Sure. It is surreal in the highest possible way. All I have to do is wake up. Or maybe just have some fun with it.

"So we're in the path of death at any moment in this life and there's not a bloody thing we can do about it except surrender our souls at the moment?" I am getting glib just for the fun with it. Good'n glib I tell you. Confident that it is all just surreal nocturnal subconscious jokesterism.

I don't expect my what's his name, khaki bwana offworlder interviewee to go green in the face. Obviously, skin really can go green on a moment's churn of the abdominal muscles. I didn't know it beforehand, but I do now. Very now in fact. So much for having fun with it. So much for the surreal. So much for the light conversation, too.

This is getting heavy. My last chance at life rescuer/handler passes out. Lock, stock and freaking piss-happy passes out. He hits the warehouse floor with a thud and a groan, and then appears to be out cold.

The noise of his falling off the crate brings his wife into the warehouse. She looks at him, and then at me. "Well, are you just going to stand there?
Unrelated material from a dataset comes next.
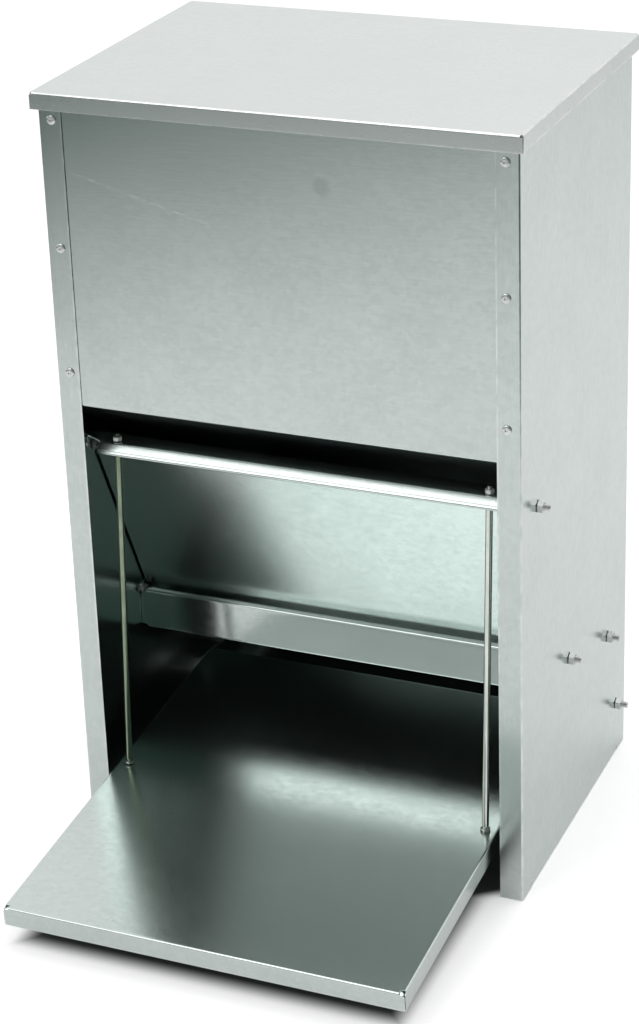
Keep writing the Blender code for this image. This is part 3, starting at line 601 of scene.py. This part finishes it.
def soften_edges(node):
    """A small round on every sheared edge, with smooth folds between flat faces."""
    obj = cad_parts[node]
    joined = obj.modifiers.new("joined corners", "NODES")
    joined.node_group = JOINED_CORNERS
    bevel = obj.modifiers.new("sheared edge", "BEVEL")
    bevel.width = EDGE_ROUND
    bevel.segments = 2
    bevel.limit_method = "ANGLE"
    bevel.angle_limit = math.radians(EDGE_ANGLE)
    weighted = obj.modifiers.new("flat faces", "WEIGHTED_NORMAL")
    weighted.weight = 50
    weighted.keep_sharp = False


# Turned and threaded pieces

def mesh_piece(name, points, faces, material, body, node=None):
    """A finer piece that rides on a body, and stands for a CAD node where one is given."""
    mesh = bpy.data.meshes.new(name)
    mesh.from_pydata(points, [], faces)
    mesh.validate()
    mesh.materials.append(material)
    mesh.shade_smooth()
    mesh.set_sharp_from_angle(angle=math.radians(CREASE_ANGLE))
    piece = bpy.data.objects.new(name, mesh)
    bpy.context.scene.collection.objects.link(piece)
    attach(piece, body)
    if node is not None:
        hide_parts(node)


def ring_points(center, start, up, radius_at, sides):
    """Points round a ring, or its centre alone where it has no radius."""
    if radius_at is None:
        return [center]
    points = []
    for k in range(sides):
        angle = 2 * math.pi * k / sides
        spoke = start * math.cos(angle) + up * math.sin(angle)
        points.append(center + spoke * radius_at(angle))
    return points


def band_faces(lower, upper, sides):
    """Faces from one ring to the next. A ring of one point closes the surface."""
    faces = []
    for k in range(sides):
        n = (k + 1) % sides
        if len(lower) == 1:
            faces.append((lower[0], upper[n], upper[k]))
        elif len(upper) == 1:
            faces.append((lower[k], lower[n], upper[0]))
        else:
            faces.append((lower[k], lower[n], upper[n], upper[k]))
    return faces


def ringed_surface(rings, base, axis, start, sides):
    """Points and faces of a closed surface from rings of (height, radius function)."""
    axis, start = Vector(axis), Vector(start)
    up = axis.cross(start)
    points, faces, lower = [], [], None
    for height, radius_at in rings:
        around = ring_points(Vector(base) + axis * height, start, up, radius_at, sides)
        upper = range(len(points), len(points) + len(around))
        points += around
        if lower is not None:
            faces += band_faces(lower, upper, sides)
        lower = upper
    return points, faces


def round_ring(height, radius):
    return height, lambda angle: radius


def hexagon_ring(height, flats):
    def radius_at(angle):
        return flats / 2 / math.cos((angle % (math.pi / 3)) - math.pi / 6)
    return height, radius_at


def thread_rings(start, end, crest, thread):
    """Rings of a screw thread. Each ring follows the helix at its own height."""
    pitch, full_depth = thread
    rings = []
    steps = max(1, round((end - start) / pitch * THREAD_STEPS))
    for k in range(steps + 1):
        height = start + (end - start) * k / steps
        depth = full_depth * min(1.0, k / THREAD_STEPS,
                                 (steps - k) / THREAD_STEPS + THREAD_RUNOUT)

        def radius_at(angle, height=height, depth=depth):
            phase = (height / pitch - angle / (2 * math.pi)) % 1.0
            groove = (1.0 - abs(2.0 * phase - 1.0) - THREAD_CREST) / THREAD_FLANK
            return crest - depth * min(1.0, max(0.0, groove))
        rings.append((height, radius_at))
    return rings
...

Help me sit him back up so's he can screw with ya some more. 'e's always doin' it to you questionin' types."

"Madam, if you don't mind, I'll just kind of slump right here." I do with a butt whapping whoosh. Nothing bites me. Nothing slithers invisibly away from me. Not even a rustle in the bamboo. But the pain from the pop in shoulder muscles is now back with a remember me fire.

I shut down the little X-10 that is always on me. It isn't going to be hard to turn me into a bloody hero saving this handler's miserable life with a little help from CG, but first I have to find my legs and make them work. Just so I can kick this khaki man's bollocks as hard as I can.

Except for the non-imagined shimmer by Handler Pike's pants cuff, I would have, too.

"Mrs. Pike, would you consider yourself, eh, comfortable? And could I get you anything to drink? I don't think you ought to drop his body or do anything sudden in nature. You know what I mean?"

Jimmy Jenks, dine-ger man, doing everything sudden, like signing off and running for his freaking life.